2. Jupyter Notebook Script • The Script must be saved in .ipynb format.
E - Please be Aware of the Following:
Submission in hardcopy or any other means not given in the above guidelines will not be accepted. You do not need to submit any other forms or cover sheets (e.g. form ET3) with your ECA.
You are reminded that electronic transmission is not immediate. The network traffic may be particularly heavy on the date of submission deadline and connections to the system cannot be guaranteed. Hence, you are advised to submit your work early. Canvas will allow you to submit your work late but your work will be subjected to the mark-deduction scheme. You should therefore not jeopardise your course result by submitting your ECA at the last minute.
It is your responsibility to check and ensure that your files are successfully submitted to Canvas.
F - Plagiarism and Collusion
Plagiarism and collusion are forms of cheating and are not acceptable in any form in a student’s work, including this ECA. Plagiarism and collusion are taking work done by others or work done together with others respectively and passing it off as your own. You can avoid plagiarism by giving appropriate references when you use other people’s ideas, words or pictures (including diagrams). Refer to the APA Manual if you need reminding about quoting and referencing. You can avoid collusion by ensuring that your submission is based on your own individual effort.
The electronic submission of your ECA will be screened by plagiarism detection software. For more information about plagiarism and collusion, you should refer to the Student Handbook (Section 5.2.1.3). You are reminded that SUSS takes a tough stance against plagiarism or collusion. Serious cases will normally result in the student being referred to SUSS’s Student Disciplinary Group. For other cases, significant mark penalties or expulsion from the course will be imposed.

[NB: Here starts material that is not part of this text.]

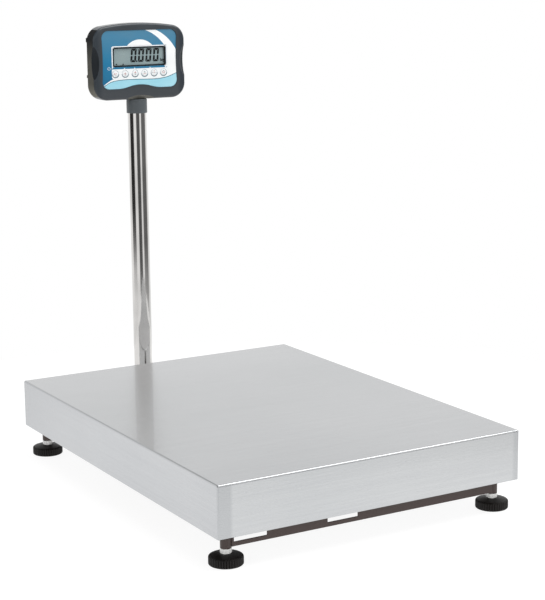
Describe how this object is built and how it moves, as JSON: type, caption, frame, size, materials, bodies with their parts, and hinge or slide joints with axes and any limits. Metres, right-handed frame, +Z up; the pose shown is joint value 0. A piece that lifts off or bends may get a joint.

You must answer ALL the questions. (100 marks)
Question 1
(a) Read about the term “Black box ML”. In your own words explain this term and appraise the need to interpret Black box ML.
(5 marks)
(b) Read about DOSS from https://cloud.google.com/blog/topics/startups/doss-makes- home-buying-and-selling-smarter-with-digital-real-estate-marketplace.
(i) Formulate the problem statement that is being solved in DOSS.
(4 marks)
(ii) From the information provided in the blog, identify the technologies being used by DOSS. Assess whether the above identified technologies be used in Singapore. What would be the challenges and how would you overcome it.
(6 marks)
(iii) What prompted DOSS to move from AWS to Google and what are the Google products currently used by DOSS?
(3 marks)
(iv) Identify TWO (2) Google Cloud products not listed in Question 1(b)(iii) that you will use to offer a service similar to DOSS in Singapore. State your reason for selecting the Google Cloud product.
(2 marks)
Question 2
Read about AWS IoT SiteWise https://aws.amazon.com/iot-sitewise/. You plan to adopt AWS IoT SiteWise to monitor the temperature and oxygen level in a remote fish farm in Singapore. There are 20,000 sensors deployed to measure the oxygen level and 10,000 sensors deployed to measure the temperature. Bothe oxygen and temperature are measured every 10 minutes. Six-auto computed aggregates for oxygen level and temperature are calculated over three intervals, viz., 20 minutes, 1 hour and 1 day. AWS charges you based on the messaging, data processing and data storage consumption. Appraise the following costs by making appropriate assumptions wherever needed.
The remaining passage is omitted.